The principle aim of RE is to engage pupils in an enquiry approach where they can develop an understanding and appreciation for the expression of beliefs, cultural practices and influence of principle religions and worldviews in the local, national and wider global community. It is necessary to acknowledge that some of our pupils will have had less experience of the diversity that their community has to offer. Therefore, RE becomes a very special opportunity to create this link and begin the journey towards broadening their cultural experiences.

It is essential that pupils are provided with subject specific knowledge regarding a variety of religions so that they have a strong foundation of key concepts, beliefs, practices and vocabulary associated with each. As they progress throughout our school, they will continue to build on prior knowledge and understanding while applying subject specific skills at a deeper level. We understand the necessity for our pupils to begin exploring aspects of religion at the earliest opportunity. This is why it has been introduced to them in Foundation Stage through stories and role plays which provide exposure through the environment and promotes discussion. Our goal is to be able to build on pupils’ learning at each stage so that as they progress throughout school, they are able consolidate, develop and deepen their learning.

Religious Education is unique in the school curriculum in that it is neither a core nor a foundation subject, however the Guidance released in 2010 views it as an important curriculum subject.

EYFS - children will be taught RE through playing and exploring and active learning. Children will also be encouraged to think critically and develop their own ideas and strategies for doing things.

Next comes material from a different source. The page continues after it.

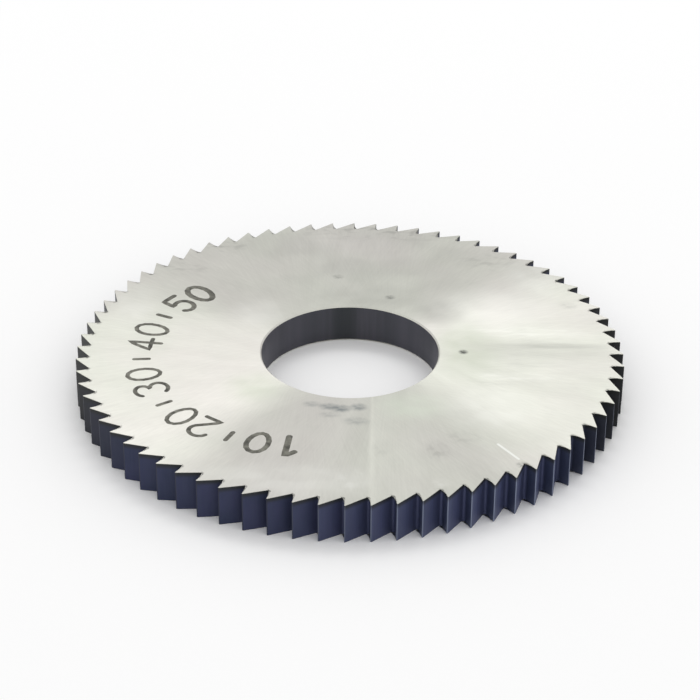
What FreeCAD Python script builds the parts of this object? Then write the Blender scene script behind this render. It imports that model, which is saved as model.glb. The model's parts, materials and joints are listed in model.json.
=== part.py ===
import FreeCAD, Part
import math
import os

import Sketcher

# A metal slitting saw: one disc of high-speed steel, with a plain arbor bore, hollow-ground
# sides and fine angular teeth milled straight across the rim. It lies flat on its side.
# Millimetres, +Z up. The origin is the centre of the bore, in the plane that the lower
# edges of the teeth rest on. The cutting edges point clockwise, seen from above.

doc = FreeCAD.newDocument("slitting_saw")

# Driving dimensions
SIZES = [
    ("outer_diameter", 40.0, "over the tooth tips"),
    ("rim_thickness", 3.0, "over the teeth, the width of the cut"),
    ("bore_diameter", 13.0, "arbor hole"),
    ("bore_chamfer", 0.1, "edge break at both mouths of the bore"),
    ("hub_diameter", 22.0, "flat land round the bore that the arbor flanges grip"),
    ("side_relief", 0.03, "how far each side is ground hollow at the hub"),
    ("tooth_count", 72, "teeth"),
    ("tooth_depth", 1.0, "from the tips to the bottom of the gullets"),
    ("rake_angle", 2.0, "degrees that a cutting face leans ahead of the radius"),
    ("tip_land", 0.08, "left of the outer circle behind each cutting edge"),
    ("gullet_radius", 0.15, "round at the bottom of a tooth gap"),
]

sheet = doc.addObject("Spreadsheet::Sheet", "Sizes")
for row, (alias, value, meaning) in enumerate(SIZES, start=1):
    sheet.set(f"A{row}", alias)
    sheet.set(f"B{row}", str(value))
    sheet.set(f"C{row}", meaning)
    sheet.setAlias(f"B{row}", alias)
doc.recompute()

UP = FreeCAD.Vector(0, 0, 1)
CENTRE_OF_BORE = FreeCAD.Vector(0, 0, 0)

# How Sketcher numbers the points of a line or an arc, and the sketch's own X axis
START, END, MIDDLE = range(1, 4)
X_AXIS = -1
ORIGIN = (X_AXIS, START)


def origin_feature(body, role):
    """The plane or axis of a body's own origin that has this role."""
    for feature in body.Origin.OriginFeatures:
        if feature.Role == role:
            return feature
    raise RuntimeError(f"{body.Label} has no {role}")


def sketch_on(body, plane, name):
    """A new sketch on one of the body's origin planes."""
    sketch = body.newObject("Sketcher::SketchObject", name)
    sketch.AttachmentSupport = (origin_feature(body, plane), [""])
    sketch.MapMode = "FlatFace"
    return sketch


def relate(sketch, kind, *where):
    """A constraint with no size, such as Horizontal or Tangent."""
    sketch.addConstraint(Sketcher.Constraint(kind, *where))


def dimension(sketch, name, kind, where, value, formula):
    """A named size, drawn at its present value and bound to the sheet by a formula."""
    index = sketch.addConstraint(Sketcher.Constraint(kind, *where, value))
    sketch.renameConstraint(index, name)
    sketch.setExpression(f"Constraints.{name}", formula)


def draw_section(body):
    """Half of the disc's section: a flat hub land, then sides that widen to the rim."""
    bore = sheet.bore_diameter / 2
    hub = sheet.hub_diameter / 2
    rim = sheet.outer_diameter / 2
    relief = sheet.side_relief
    top = sheet.rim_thickness

    corners = [
        FreeCAD.Vector(bore, relief, 0),
        FreeCAD.Vector(hub, relief, 0),
        FreeCAD.Vector(rim, 0, 0),
        FreeCAD.Vector(rim, top, 0),
        FreeCAD.Vector(hub, top - relief, 0),
        FreeCAD.Vector(bore, top - relief, 0),
    ]
    sketch = sketch_on(body, "XZ_Plane", "DiscSection")
    sides = range(len(corners))
    for side in sides:
        following = corners[(side + 1) % len(corners)]
        sketch.addGeometry(Part.LineSegment(corners[side], following), False)
    for side in sides:
        relate(sketch, "Coincident", side, END, (side + 1) % len(corners), START)

    hub_below, side_below, rim_edge, side_above, hub_above, bore_wall = sides
    relate(sketch, "Horizontal", hub_below)
    relate(sketch, "Horizontal", hub_above)
    relate(sketch, "Vertical", rim_edge)
    relate(sketch, "Vertical", bore_wall)
    relate(sketch, "Vertical", side_below, START, side_above, END)
    relate(sketch, "PointOnObject", rim_edge, START, X_AXIS)

    to_bore = (*ORIGIN, hub_below, START)
    to_hub = (*ORIGIN, hub_below, END)
    to_rim = (*ORIGIN, rim_edge, START)
    up_rim = (rim_edge, START, rim_edge, END)
    up_to_hub = (rim_edge, START, hub_below, END)
    hub_to_top = (hub_above, START, rim_edge, END)
    dimension(sketch, "bore", "DistanceX", to_bore, bore, "Sizes.bore_diameter / 2")
    dimension(sketch, "hub", "DistanceX", to_hub, hub, "Sizes.hub_diameter / 2")
    dimension(sketch, "rim", "DistanceX", to_rim, rim, "Sizes.outer_diameter / 2")
    dimension(sketch, "thickness", "DistanceY", up_rim, top, "Sizes.rim_thickness")
    dimension(sketch, "relief_below", "DistanceY", up_to_hub, relief, "Sizes.side_relief")
    dimension(sketch, "relief_above", "DistanceY", hub_to_top, relief, "Sizes.side_relief")
    return sketch


def turn_disc(body):
    """The plain disc, before its bore is chamfered and its teeth are cut."""
    disc = body.newObject("PartDesign::Revolution", "Disc")
    disc.Profile = draw_section(body)
    disc.ReferenceAxis = (origin_feature(body, "Z_Axis"), [""])
    doc.recompute()
    return disc


def break_bore_edges(body, disc):
    """The small chamfer at both mouths of the bore."""
    bore = sheet.bore_diameter / 2
    mouths = []
    for number, edge in enumerate(disc.Shape.Edges, start=1):
        is_circle = isinstance(edge.Curve, Part.Circle)
        if is_circle and abs(edge.Curve.Radius - bore) < Part.Precision.confusion():
            mouths.append(f"Edge{number}")
    chamfer = body.newObject("PartDesign::Chamfer", "BoreChamfer")
    chamfer.Base = (disc, mouths)
    chamfer.setExpression("Size", "Sizes.bore_chamfer")
    doc.recompute()


def around(angle, radius):
    """The point at an angle, in radians, and a distance from the blade's axis."""
    return FreeCAD.Vector(radius * math.cos(angle), radius * math.sin(angle), 0)


def turned(vector, angle):
    """A vector turned anticlockwise, seen from above, by an angle in radians."""
    return FreeCAD.Rotation(UP, math.degrees(angle)).multVec(vector)


def draw_tooth_gap(body):
    """The gap ahead of one tooth. That tooth's land lies across the X axis. Its cutting face
    runs inwards almost along the radius, an arc rounds the gullet, and a straight line
    climbs the back of the tooth ahead, up to the rear of its land. Past the outer circle
    the gap runs on by one tooth depth, so that the cut leaves nothing there."""
    rim = sheet.outer_diameter / 2
    depth = sheet.tooth_depth
    rake = math.radians(sheet.rake_angle)
    gullet_radius = sheet.gullet_radius
    half_land = math.asin(sheet.tip_land / sheet.outer_diameter)
    pitch = 2 * math.pi / sheet.tooth_count
    edge_angle = -half_land
    land_angle = half_land - pitch
    cutting_edge = around(edge_angle, rim)
    land_rear = around(land_angle, rim)

    # The gullet's centre lies its own radius off the cutting face, and as far from the
    # blade's axis as puts the bottom of the gullet at the tooth depth.
    centre_distance = rim - depth + gullet_radius
    inwards = turned(around(edge_angle, -1), -rake)
    off_face = turned(inwards, math.pi / 2) * gullet_radius
    beside_edge = cutting_edge + off_face
    nearest = -beside_edge.dot(inwards)
    half_chord = math.sqrt(centre_distance**2 - beside_edge.Length**2 + nearest**2)
    gullet_centre = beside_edge + inwards * (nearest - half_chord)
    face_foot = gullet_centre - off_face

    # The back is the tangent from the land ahead to the inner side of the gullet.
    to_land = land_rear - gullet_centre
    tangent_turn = math.acos(gullet_radius / to_land.Length)
    off_back = turned(to_land.normalize(), -tangent_turn) * gullet_radius
    back_foot = gullet_centre + off_back

    gullet_from = math.atan2(-off_face.y, -off_face.x)
    gullet_to = math.atan2(off_back.y, off_back.x) % (2 * math.pi)
    gullet_circle = Part.Circle(gullet_centre, UP, gullet_radius)
    edge_outside = around(edge_angle, rim + depth)
    land_outside = around(land_angle, rim + depth)

    sketch = sketch_on(body, "XY_Plane", "ToothGap")
    face = sketch.addGeometry(Part.LineSegment(cutting_edge, face_foot), False)
    gullet = sketch.addGeometry(Part.ArcOfCircle(gullet_circle, gullet_from, gullet_to), False)
    back = sketch.addGeometry(Part.LineSegment(back_foot, land_rear), False)
    out_ahead = sketch.addGeometry(Part.LineSegment(land_rear, land_outside), False)
    outside = sketch.addGeometry(Part.LineSegment(land_outside, edge_outside), False)
    out_behind = sketch.addGeometry(Part.LineSegment(edge_outside, cutting_edge), False)
    radius_behind = sketch.addGeometry(Part.LineSegment(CENTRE_OF_BORE, cutting_edge), True)
    radius_ahead = sketch.addGeometry(Part.LineSegment(CENTRE_OF_BORE, land_rear), True)

    relate(sketch, "Tangent", face, END, gullet, START)
    relate(sketch, "Tangent", gullet, END, back, START)
    relate(sketch, "Coincident", back, END, out_ahead, START)
    relate(sketch, "Coincident", out_ahead, END, outside, START)
    relate(sketch, "Coincident", outside, END, out_behind, START)
    relate(sketch, "Coincident", out_behind, END, face, START)
    relate(sketch, "Coincident", radius_behind, START, *ORIGIN)
    relate(sketch, "Coincident", radius_behind, END, face, START)
    relate(sketch, "Coincident", radius_ahead, START, *ORIGIN)
    relate(sketch, "Coincident", radius_ahead, END, back, END)
    relate(sketch, "Equal", radius_behind, radius_ahead)
    relate(sketch, "Parallel", out_behind, radius_behind)
    relate(sketch, "Parallel", out_ahead, radius_ahead)
    relate(sketch, "Equal", out_behind, out_ahead)

    land = "asin(Sizes.tip_land / Sizes.outer_diameter)"
    pitch_ahead = f"{land} - 360 deg / Sizes.tooth_count"
    gullet_ring = "Sizes.outer_diameter / 2 - Sizes.tooth_depth + Sizes.gullet_radius"
    face_to_radius = (face, START, radius_behind, END)
    to_gullet = (*ORIGIN, gullet, MIDDLE)
    dimension(sketch, "tips", "Distance", (radius_behind,), rim, "Sizes.outer_diameter / 2")
    dimension(sketch, "edge", "Angle", (radius_behind,), edge_angle, f"-{land}")
    dimension(sketch, "land_ahead", "Angle", (radius_ahead,), land_angle, pitch_ahead)
    dimension(sketch, "rake", "Angle", face_to_radius, rake, "Sizes.rake_angle")
    dimension(sketch, "gullet", "Radius", (gullet,), gullet_radius, "Sizes.gullet_radius")
    dimension(sketch, "gullet_ring", "Distance", to_gullet, centre_distance, gullet_ring)
    dimension(sketch, "overrun", "Distance", (out_behind,), depth, "Sizes.tooth_depth")
    return sketch


def cut_teeth(body):
    """One gap milled right through the rim, then repeated round the axis."""
    before = body.Tip.Shape.Volume
    gap = body.newObject("PartDesign::Pocket", "Gap")
    gap.Profile = draw_tooth_gap(body)
    gap.Type = "ThroughAll"
    gap.Reversed = True
    doc.recompute()
    if gap.Shape.isNull() or gap.Shape.Volume >= before:
        raise RuntimeError("the tooth gap cuts nothing")

    teeth = body.newObject("PartDesign::PolarPattern", "Teeth")
    teeth.Originals = [gap]
    teeth.Axis = (origin_feature(body, "Z_Axis"), [""])
    teeth.Angle = 360
    teeth.setExpression("Occurrences", "Sizes.tooth_count")
    body.Tip = teeth
    doc.recompute()


saw_blade = doc.addObject("PartDesign::Body", "saw_blade")
break_bore_edges(saw_blade, turn_disc(saw_blade))
cut_teeth(saw_blade)

# Every feature has to have worked before anything is written.
for item in doc.Objects:
    if "Invalid" in item.State or "Error" in item.State:
        raise RuntimeError(f"{item.Label} failed: {item.State}")
shape = saw_blade.Shape
if shape.isNull() or not shape.isValid() or len(shape.Solids) != 1:
    raise RuntimeError("the blade is not one valid solid")

os.makedirs("parts", exist_ok=True)
shape.exportStep(f"parts/{saw_blade.Label}.step")
box = shape.BoundBox
print(f"{saw_blade.Label}: {box.XLength:.3f} x {box.YLength:.3f} x {box.ZLength:.3f} mm")
print(f"volume {shape.Volume:.1f} mm3, {len(shape.Faces)} faces")
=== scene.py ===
import json
import math

import bmesh
import bpy
import numpy as np
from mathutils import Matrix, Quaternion, Vector


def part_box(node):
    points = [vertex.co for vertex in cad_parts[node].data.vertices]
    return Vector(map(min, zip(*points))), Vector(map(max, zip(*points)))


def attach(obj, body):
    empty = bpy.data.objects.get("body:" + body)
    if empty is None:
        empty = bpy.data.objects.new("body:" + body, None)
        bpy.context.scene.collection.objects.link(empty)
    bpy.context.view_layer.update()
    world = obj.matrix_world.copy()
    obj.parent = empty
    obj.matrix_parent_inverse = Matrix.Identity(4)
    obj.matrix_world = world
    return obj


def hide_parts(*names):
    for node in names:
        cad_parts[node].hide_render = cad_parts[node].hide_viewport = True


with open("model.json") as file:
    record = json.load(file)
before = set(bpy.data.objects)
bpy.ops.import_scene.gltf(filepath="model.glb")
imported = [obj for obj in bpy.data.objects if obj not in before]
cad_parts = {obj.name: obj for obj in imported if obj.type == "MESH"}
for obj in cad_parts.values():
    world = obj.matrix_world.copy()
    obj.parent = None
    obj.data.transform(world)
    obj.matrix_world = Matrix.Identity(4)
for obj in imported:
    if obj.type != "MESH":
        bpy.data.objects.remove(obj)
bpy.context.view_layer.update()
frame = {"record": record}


# The blade is one disc of hardened high-speed steel, bored for an arbor and ground on both
# sides so that they run slightly hollow towards the hub. The teeth are milled straight
# across the rim with one angular cutter, before the steel is hardened.
MM = 0.001
low_corner, high_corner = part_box("saw_blade")
mounts = {mount["name"]: mount for mount in frame["record"]["mounts"]}
tip_radius = (high_corner[0] - low_corner[0]) / 2 / MM
thickness = (high_corner[2] - low_corner[2]) / MM
bore_radius = mounts["arbor_bore"]["dims"]["r_mm"]
hub_height = mounts["upper_hub_face"]["pos_m"][2] / MM
side_relief = thickness - hub_height
hub_radius = 11.0
bore_chamfer = 0.1
tooth_count = 72
tooth_depth = 1.0
rake_angle = math.radians(2.0)
tip_land = 0.08
gullet_radius = 0.15
edge_break = 0.018
tip_runout = 0.012
gullet_scatter = 0.03
scatter_seed = 40
side_zone, gap_zone, face_zone, land_zone, bore_zone = range(5)


def side_height(radius):
    """Height of the upper side over the middle plane: level on the hub land, then rising in a
    straight line to the full width at the tooth tips."""
    rise = np.clip((radius - hub_radius) / (tip_radius - hub_radius), 0, 1)
    return thickness / 2 - side_relief * (1 - rise)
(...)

In Key Stage 1, children will be taught RE in three strands:

  • Learning about religion
  • Learning from religion
  • Breadth of study

In Key Stage 2, pupils are taught the knowledge, skills and understanding through deeper enquiry into known religions as they progress through the school. They explore key questions through conceptual enquiry into Christianity whilst also drawing from Hinduism, Islam and Judaism, as well as non‐ religious worldviews as appropriate, recognising the impact of religion and belief locally, nationally and globally.

  • They make connections between differing aspects of religion and consider the different forms of religious expression.
  • They consider the beliefs, teachings, practices and ways of life central to religion.
  • They learn about sacred texts and other sources and consider their meanings.
  • They begin to recognise diversity in religion, learning about similarities and differences both within and between religions and beliefs and the importance of dialogue between them.
  • They extend the range and use of specialist vocabulary.
  • They recognise the challenges involved in distinguishing between ideas of right and wrong, and valuing what is good and true.
  • They communicate their ideas, recognising other people’s viewpoints.
  • They consider their own beliefs and values and those of others in the light of their learning in religious education.

Experience and enrichment opportunities at Charlbury:

  • exploring sacred texts
  • using imaginative play or drama to express feelings and ideas
  • responding to images, games, stories, art, music and dance
  • meeting visitors from local religious communities
  • making visits to religious places of worship where possible, and where not, making use of videos and the internet
  • taking part in whole school events- (multi-faith days, Harvest Festival, school performances)
  • using ICT to further explore religion and belief globally
  • comparing religions and worldviews through discussion
  • debating and communicating religious belief, worldviews and philosophical ideas and answering and asking ultimate questions posed by these


Through the implementation of the RE curriculum pupils will be able to:

  • extend their knowledge and understanding of religions and beliefs
  • develop a religious vocabulary and interpret religious symbolism in a variety of forms • reflect on questions of meaning, offering their own thoughtful and informed insights into religious and secular world-views
  • explore ultimate questions of beliefs and values in relation to a range of contemporary issues in an ever-changing society

The impact of RE is monitored and assessed in a number of ways. We look at the extent to which our pupils are engaged in discussions with their peers, sharing their own beliefs with others to understand and appreciate differences between themselves and the children around them. Through pupil interviews, students are able to articulate what they have learned when prompted by their work. These interviews, as well as other observations both within RE lessons and everyday school life, enable us to gather evidence of the extent to which our pupils demonstrate welcoming, clear communication and respect of pupils with beliefs different to their own. Through the careful planning and continuous review of an engaging RE curriculum, we can observe how our pupils show and apply their own moral compass as well as accumulating an increased cultural capital.